The long history of why it is that we could follow such a dramatic rebellion like Attica and end up here is that we got Attica so wrong, and there were so many lies told about what had happened there that it kicked up a really terrible turn in our justice system.
But as to why we can’t remedy it now, I actually am not sure I can give you a helpful answer. I mean, I think about this a lot.
On the one hand, the legitimacy of this thing is so corrupted, from outside college students looking at it to family members looking at it to the people on the inside looking at it. So, in that sense, I feel like it’s a matter of time before politicians catch up. On the other hand, at the state level, which is where the serious, serious problems are, these are such deeply, deeply entrenched bureaucracies, and race-baiting and fear-baiting are so effective in the media. That’s what makes me uncertain.
But once a family member starts showing up and once people start speaking up in public and saying, “That’s my kid” and “Not in my name,” I think it’s a turning point.
Finally, back to the prison strike itself. How soon do you think we’ll have a clear picture of what happened?

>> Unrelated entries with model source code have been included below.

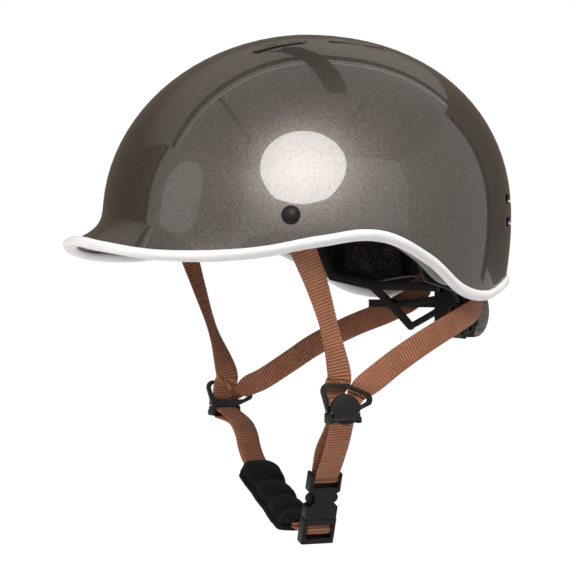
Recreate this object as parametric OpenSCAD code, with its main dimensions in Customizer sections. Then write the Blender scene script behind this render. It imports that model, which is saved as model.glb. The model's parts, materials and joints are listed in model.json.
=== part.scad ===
/* [Shell] */
// Half length of the dome at its widest level
dome_half_length = 129.8; // [120:0.5:140]
// Half width of the dome at its widest level
dome_half_width = 102.2; // [95:0.5:112]
// Height of the dome above its widest level
dome_height = 112.9; // [105:0.5:122]
// Wall of the hard shell
shell_wall = 2.5; // [2:0.1:3]
// How far the visor stands out at the front
visor_reach = 22.6; // [15:0.5:28]

/* [Rim] */
// Depth of the rim below the widest level at the front
rim_front = 15.1; // [12:0.5:18]
// Depth of the rim at the temples, the lowest part of the front half
rim_temple = 24.8; // [22:0.5:28]
// Depth of the rim over the ears
rim_ear = 13.1; // [10:0.5:16]
// Depth of the rim behind the ears, its lowest part
rim_nape = 48.6; // [45:0.1:52]
// How far the rim rises again towards the middle of the nape
nape_rise = 11; // [8:0.5:12]
// Diameter of the trim bead
trim_size = 7.5; // [7:0.1:9]

/* [Liner] */
// Thickness of the foam liner at the rim level
foam_thick = 19; // [17:0.5:21]
// How far above the rim's lowest part the foam ends at the nape
foam_rise_nape = 12.2; // [11:0.1:14]
// Thickness of the comfort pads
pad_thick = 5.5; // [4:0.5:7]

/* [Vents] */
// Length of a slot in the top rows
slot_length = 36; // [30:1:40]
// Width of a slot
slot_width = 6; // [5:0.5:7]
// Distance of each top row from the middle
slot_row_offset = 34; // [30:1:40]

/* [Webbing] */
// Width of the webbing
webbing_width = 15; // [14:0.5:16]
// Thickness of the webbing
webbing_thick = 1.4; // [1.2:0.1:1.6]

/* [Buckle] */
// Width of the buckle housing
buckle_width = 20.4; // [19.8:0.1:22]
// Thickness of the buckle housing
buckle_thick = 8; // [7.6:0.1:9]
// Length of the buckle housing
housing_length = 29; // [28:0.5:32]
// Length of the tongue's base
tongue_length = 16; // [15:0.5:18]

/* [Dividers] */
// Diameter of the round cam
cam_diameter = 18; // [17:0.5:19]
// Thickness of the divider frame
divider_thick = 3; // [2.6:0.1:3.4]

/* [Cradle] */
// Distance from the foam's inside to the cradle's ring, beside the temples
ring_inset_side = 8.2; // [7:0.1:10]
// Distance from the foam's inside to the cradle's ring, at the nape
ring_inset_nape = 5.8; // [5:0.1:8]
// Diameter of the dial knob
knob_diameter = 34; // [31:0.5:35]
// Teeth on the dial pinion
pinion_teeth = 10; // [10:1:11]
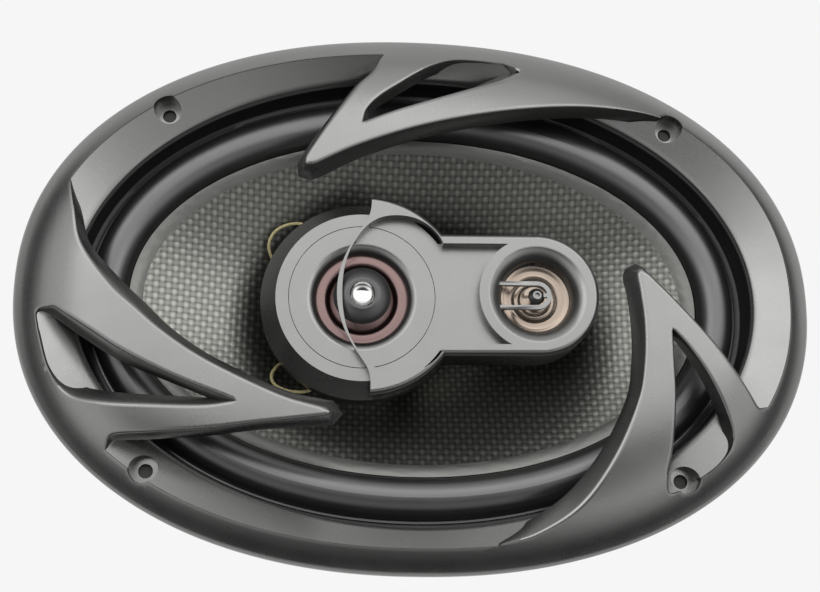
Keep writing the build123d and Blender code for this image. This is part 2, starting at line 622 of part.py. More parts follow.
crown = plug_cavity_radius + 0.8
plug_profile = make_face([
    Line((0, plug_base), (4.6, plug_base)),
    Spline((4.6, plug_base), (7.6, plug_level - 1.2), (plug_radius, plug_level),
           (7.5, plug_level + 1.7), (crown, plug_height)),
    Line((crown, plug_height), (plug_cavity_radius, plug_height)),
    Line((plug_cavity_radius, plug_height), (plug_cavity_radius, dish_rim)),
    Spline(*dish_points(plug_cavity_radius, dish_rim, dish_bottom)),
    Line((0, dish_bottom), (0, plug_base))])
plug = revolve(Plane.XZ * plug_profile, Axis.Z) + disc(1.2, film_level - 0.4, plug_base)
nodes["tweeter_phase_plug"] = pod_place * Pos(pod_disc_centre, 0, 0) * plug
mirror_top = [(radius, height + mirror_thickness)
              for radius, height in dish_points(plug_cavity_radius, dish_rim, dish_bottom)]
mirror_profile = make_face([
    Spline(*dish_points(plug_cavity_radius, dish_rim, dish_bottom)),
    Line((0, dish_bottom), mirror_top[-1]),
    Spline(*reversed(mirror_top)),
    Line(mirror_top[0], (plug_cavity_radius, dish_rim))])
nodes["phase_plug_mirror"] = pod_place * Pos(pod_disc_centre, 0, 0) * revolve(
    Plane.XZ * mirror_profile, Axis.Z)

# ---- supertweeter --------------------------------------------------------------------------
dish_floor = super_dish_height - 1.6
dish_profile = [(0.0, dish_floor + 0.9), (3.2, dish_floor + 0.3), (4.2, dish_floor),
                (5.2, dish_floor + 0.5), (6.2, dish_floor + 0.3), (7.4, dish_floor + 0.9),
                (8.4, dish_floor + 0.8), (super_throat_radius + 0.4, super_dish_height),
                (super_throat_radius + 2.0, super_dish_height)]
dish = turned(dish_profile + [(r, z - film_thickness) for r, z in reversed(dish_profile)])
nodes["supertweeter_diaphragm"] = pod_place * Pos(pod_arm_centre, 0, 0) * dish
super_motor_top = dish_floor - 0.8
nodes["supertweeter_motor"] = pod_place * disc(super_throat_radius + 1.0, inner_floor, super_motor_top,
                                               pod_arm_centre)
nodes["supertweeter_retainer"] = pod_place * disc(
    super_throat_radius + 2.1, super_dish_height + 0.2, super_seat + 1.1, pod_arm_centre,
    hole=super_throat_radius)
bridge = Pos(pod_arm_centre, 0) * Circle(bridge_half_width)
bridge += Pos(pod_arm_centre - 8, 0) * Rectangle(16, 2 * bridge_half_width)
bridge_hole = bridge_half_width - bridge_bar
bridge -= Pos(pod_arm_centre, 0) * Circle(bridge_hole)
bridge -= Pos(pod_arm_centre - 8, 0) * Rectangle(17, 2 * bridge_hole)
bridge_bars = extrude(Pos(0, 0, bridge_top - 1.4) * bridge, 1.4)
bridge_bars += block((pod_arm_centre + 1.9, pod_arm_centre + 3.6), (-0.6, 0.6),
                     (bridge_top - 1.4, bridge_top))
bridge_bars -= trim
nodes["supertweeter_bridge"] = pod_place * bridge_bars
bullet_top = bridge_top + 0.2
bullet = cone_stub(bullet_radius - 1.0, bullet_top - 3.6, bullet_radius, bullet_top - 1.6, pod_arm_centre)
bullet += cone_stub(bullet_radius, bullet_top - 1.6, 1.3, bullet_top, pod_arm_centre)
bullet -= disc(0.75, bullet_top - 1.0, bullet_top + 1, pod_arm_centre)
bullet -= bridge_bars
nodes["supertweeter_bullet"] = pod_place * bullet

# ---- crossover capacitor --------------------------------------------------------------------
capacitor_radius = 3.1
capacitor_length = 20.0
capacitor = Pos(14.2, 0, inner_floor + capacitor_radius) * Rot(90, 0, 0) * Cylinder(
    capacitor_radius, capacitor_length)
nodes["tweeter_capacitor"] = pod_place * capacitor

# ---- terminals on the basket's side ---------------------------------------------------------
board_half_width = 17.0
board_thickness = 1.6
board_top = -16.0
board_bottom = -35.0
pad_half_width = 8.0
pad_depth = 4.6                 # how far the pad stands out of the wall at its middle
board_middle = (board_top + board_bottom) / 2
fall = (ledge_height - 2.0 - board_middle) / (ledge_height - 2.0 - spider_shelf_height - 0.9)
wall_reach = rim_half_width - ledge_inset[1]
wall_reach += (spider_shelf_radius - wall_reach) * fall
board_face = -(wall_reach + basket_wall + pad_depth)
inner_space = oval_plug([inset(ledge_inset, 2.08, ledge_height - 2.0, grow=0.2),
                         circle(spider_shelf_radius + 0.3, spider_shelf_height + 0.9)])
pad = block((-pad_half_width, pad_half_width), (board_face, board_face + 20.0),
            (board_bottom + 3, board_top - 3)) - inner_space
pad_rivets = [(-4.5, board_middle), (4.5, board_middle)]
pad_rivet_radius = 1.5
pad_rivet_depth = 3.0


def side_disc(radius, x, z, y_range):
    """Disc whose axis runs along Y."""
    low, high = y_range
    return Pos(x, (low + high) / 2, z) * Rot(90, 0, 0) * Cylinder(radius, high - low)


nodes["basket"] += pad
rivet_span = (board_face - board_thickness, board_face + pad_rivet_depth)
shanks = [side_disc(pad_rivet_radius, x, z, rivet_span) for x, z in pad_rivets]
nodes["basket"] -= shanks
board = block((-board_half_width, board_half_width), (board_face - board_thickness, board_face),
              (board_bottom, board_top))
nodes["terminal_board"] = board - shanks
head_span = (board_face - board_thickness - 0.9, board_face - board_thickness)
nodes["terminal_rivets"] = Compound([
    shank + side_disc(pad_rivet_radius * 1.8, x, z, head_span)
    for shank, (x, z) in zip(shanks, pad_rivets)])

tab_thickness = 0.8
tab_drop = 8.5                  # length that hangs below the board
outer_face = board_face - board_thickness


def terminal_tab(centre, width):
    """Male spade tab: a flat blade with a rounded tip and a locking hole."""
    low, high = board_bottom - tab_drop, board_bottom + 8.0
    blade = block((centre - width / 2, centre + width / 2), (outer_face - tab_thickness, outer_face),
                  (low, high))
    blade = fillet(blade.edges().filter_by(Axis.Y).group_by(Axis.Z)[0], 0.9)
    span = (outer_face - 2, outer_face + 1)
    return blade - side_disc(0.8, centre, low + 3.5, span)


tab_centre = 11.5
nodes["terminal_tab_positive"] = terminal_tab(tab_centre, 6.3)
nodes["terminal_tab_negative"] = terminal_tab(-tab_centre, 2.8)

# ---- leads: braided, round, held at both ends ------------------------------------------------
lead_radius = 0.5
bead_radius = 1.5
bead_height = 0.6
lead_gap = 0.4                  # between a lead's end and what it is soldered to


def lead_tube(name, points):
    """Round lead along straight runs joined by tangent arcs, as large as the runs allow."""
    corners = [Vector(*point) for point in points]
    radii = []
    for before, here, after in zip(corners, corners[1:], corners[2:]):
        come, go = here - before, after - here
        turn = radians(come.get_angle(go))
        radii.append(0.45 * min(come.length, go.length) / tan(turn / 2))
    path = FilletPolyline(*corners, radius=radii)
    tube = sweep(Plane(path @ 0, z_dir=path % 0) * Circle(lead_radius), path)
    print(name, "length", round(path.length, 1), "radii", [round(radius, 1) for radius in radii],
          "volume ratio", round(tube.volume / (pi * lead_radius ** 2 * path.length), 4))
    return tube


def cone_height(x, y):
    """Height of the cone's front at a place in plan, found by halving."""
    low, high = 0.0, 1.0
    for step in range(40):
        share = (low + high) / 2
        half_length, half_width, power, height = cone_place(share)
        if abs(x / half_length) ** power + abs(y / half_width) ** power > 1:
            low = share
        else:
            high = share
    return height


upper_end, lower_end = (-41.5, 13.0), (-38.5, -15.5)
rear_end_x, rear_end_y = 12.0, -36.0
front_top = {place: cone_height(*place) + bead_height + 0.5 for place in (upper_end, lower_end)}
upper_route = [(-31.0, 24.3, pod_bottom - lead_gap), (-32.2, 25.6, -14.4), (-36.0, 27.6, -15.5),
               (-40.6, 27.3, -15.3), (-44.8, 24.9, -15.0), (-46.8, 21.2, -15.4), (-46.4, 17.4, -17.0),
               (-44.2, 14.6, -19.0), upper_end + (front_top[upper_end] + lead_gap,)]
lower_route = [(-29.6, -25.6, pod_bottom - lead_gap), (-31.4, -27.0, -14.4), (-35.6, -27.5, -15.3),
               (-40.0, -26.9, -15.5), (-43.6, -25.0, -15.4), (-44.4, -21.9, -16.0),
               (-42.6, -18.8, -17.6), (-40.4, -16.6, -19.6), lower_end + (front_top[lower_end] + lead_gap,)]
nodes["front_lead_upper"] = lead_tube("front_lead_upper", upper_route)
nodes["front_lead_lower"] = lead_tube("front_lead_lower", lower_route)
bowl = oval_plug(front)
nodes["front_solder"] = Compound([
    disc(bead_radius, cone_height(x, y) - 3.0, front_top[x, y], x, y) & bowl
    for x, y in (upper_end, lower_end)])

rear_height = cone_height(rear_end_x, rear_end_y) - edge_drop - bead_height - 0.9
rear_route = [(15.4, board_face + lead_gap, -24.0), (15.9, board_face + 5.5, -24.6),
              (16.6, board_face + 11.5, -28.5), (15.6, board_face + 18.0, -29.6),
              (13.6, board_face + 23.6, -26.6), (rear_end_x, rear_end_y - 1.6, rear_height - lead_gap)]
behind_cone = oval_plug([lower(place, edge_drop) for place in front])
nodes["rear_solder"] = Compound([
    disc(bead_radius, rear_height, rear_height + 4.0, x, rear_end_y) - behind_cone
    for x in (-rear_end_x, rear_end_x)])
nodes["rear_lead_positive"] = lead_tube("rear_lead_positive", rear_route)
nodes["rear_lead_negative"] = lead_tube("rear_lead_negative", [(-x, y, z) for x, y, z in rear_route])

os.makedirs("parts", exist_ok=True)
for name, solid in nodes.items():
    export_step(solid, f"parts/{name}.step")
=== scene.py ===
import bpy
import bmesh
import json
import numpy as np
from math import copysign, cos, pi, radians, sin
from mathutils import Matrix, Vector, noise
from mathutils.geometry import delaunay_2d_cdt
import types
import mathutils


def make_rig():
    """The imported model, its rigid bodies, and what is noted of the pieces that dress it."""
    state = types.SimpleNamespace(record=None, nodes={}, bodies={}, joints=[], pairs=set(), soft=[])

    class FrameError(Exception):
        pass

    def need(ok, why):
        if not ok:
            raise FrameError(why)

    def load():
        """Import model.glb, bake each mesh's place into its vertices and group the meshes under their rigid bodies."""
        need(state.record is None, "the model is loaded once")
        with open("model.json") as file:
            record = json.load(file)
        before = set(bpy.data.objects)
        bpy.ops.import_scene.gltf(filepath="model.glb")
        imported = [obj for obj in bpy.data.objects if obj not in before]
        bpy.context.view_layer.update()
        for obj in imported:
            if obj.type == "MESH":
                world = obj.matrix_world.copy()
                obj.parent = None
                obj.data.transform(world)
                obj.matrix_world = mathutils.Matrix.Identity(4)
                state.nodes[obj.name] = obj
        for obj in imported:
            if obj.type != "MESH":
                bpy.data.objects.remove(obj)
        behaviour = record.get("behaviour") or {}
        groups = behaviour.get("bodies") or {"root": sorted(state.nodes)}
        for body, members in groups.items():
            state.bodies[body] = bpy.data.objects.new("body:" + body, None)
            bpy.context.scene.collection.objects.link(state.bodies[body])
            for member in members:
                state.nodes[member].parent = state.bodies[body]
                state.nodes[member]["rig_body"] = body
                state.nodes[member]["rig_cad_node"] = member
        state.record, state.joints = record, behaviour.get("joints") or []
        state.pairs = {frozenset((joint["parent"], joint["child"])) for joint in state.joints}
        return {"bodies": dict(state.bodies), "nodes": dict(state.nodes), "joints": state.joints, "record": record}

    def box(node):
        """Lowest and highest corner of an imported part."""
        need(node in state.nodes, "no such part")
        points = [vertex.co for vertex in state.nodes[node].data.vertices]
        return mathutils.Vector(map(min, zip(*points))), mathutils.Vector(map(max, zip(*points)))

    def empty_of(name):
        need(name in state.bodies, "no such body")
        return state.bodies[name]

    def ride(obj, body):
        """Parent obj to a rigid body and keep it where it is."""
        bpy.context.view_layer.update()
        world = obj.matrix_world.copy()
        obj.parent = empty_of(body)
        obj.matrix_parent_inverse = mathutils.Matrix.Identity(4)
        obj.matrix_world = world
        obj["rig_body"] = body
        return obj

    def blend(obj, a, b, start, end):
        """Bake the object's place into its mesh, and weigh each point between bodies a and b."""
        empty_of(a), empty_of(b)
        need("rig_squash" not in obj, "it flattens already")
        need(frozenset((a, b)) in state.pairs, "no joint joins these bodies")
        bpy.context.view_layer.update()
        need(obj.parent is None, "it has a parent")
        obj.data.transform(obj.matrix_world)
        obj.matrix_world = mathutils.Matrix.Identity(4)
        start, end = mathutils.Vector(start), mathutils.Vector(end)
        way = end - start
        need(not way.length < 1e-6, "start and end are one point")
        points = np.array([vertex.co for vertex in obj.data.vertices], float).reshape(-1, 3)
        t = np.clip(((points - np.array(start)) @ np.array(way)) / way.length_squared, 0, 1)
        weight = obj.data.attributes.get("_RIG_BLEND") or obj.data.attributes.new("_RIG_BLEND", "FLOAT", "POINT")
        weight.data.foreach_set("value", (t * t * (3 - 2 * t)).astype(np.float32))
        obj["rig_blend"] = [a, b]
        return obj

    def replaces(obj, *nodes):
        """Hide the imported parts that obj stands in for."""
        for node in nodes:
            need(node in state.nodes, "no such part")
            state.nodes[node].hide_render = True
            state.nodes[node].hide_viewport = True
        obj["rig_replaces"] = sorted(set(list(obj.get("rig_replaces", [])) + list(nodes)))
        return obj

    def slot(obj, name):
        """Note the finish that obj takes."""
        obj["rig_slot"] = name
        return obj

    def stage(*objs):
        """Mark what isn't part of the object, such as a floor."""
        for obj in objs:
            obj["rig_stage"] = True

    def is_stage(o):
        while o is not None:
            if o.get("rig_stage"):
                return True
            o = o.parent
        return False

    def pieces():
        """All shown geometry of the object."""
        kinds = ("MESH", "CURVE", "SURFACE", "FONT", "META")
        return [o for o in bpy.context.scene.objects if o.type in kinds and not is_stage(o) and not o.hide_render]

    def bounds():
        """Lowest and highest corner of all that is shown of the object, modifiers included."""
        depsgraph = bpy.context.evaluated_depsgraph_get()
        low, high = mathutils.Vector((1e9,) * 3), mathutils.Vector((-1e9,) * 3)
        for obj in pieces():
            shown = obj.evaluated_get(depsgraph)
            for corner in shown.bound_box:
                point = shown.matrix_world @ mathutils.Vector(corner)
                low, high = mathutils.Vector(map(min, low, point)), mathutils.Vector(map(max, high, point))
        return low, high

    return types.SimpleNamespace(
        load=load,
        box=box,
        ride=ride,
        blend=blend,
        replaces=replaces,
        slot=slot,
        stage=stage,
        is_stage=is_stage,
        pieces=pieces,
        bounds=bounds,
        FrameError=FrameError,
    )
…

To be honest, I’m not sure we will this time. The last time we got the information we did, it was because specific institutions like Kinross had exploded so dramatically that there was a real fallout. There were large bodies of people moved to other institutions, and there were lawsuits, and family members didn’t know where their kids were. It was pretty dramatic. I’m not sure that I’ve heard any equally dramatic situations here, though I could be wrong on that.
We’re in this really interesting wait-and-see period, but the emphasis is not on who did or didn’t go out. The emphasis is on the attention that this issue generates. And if it weren’t working, it wouldn’t generate this kind of interest.
I don’t think anybody who’s covering this from any newspaper believes for a moment that prisons are humane. And that itself is news. That itself is a victory.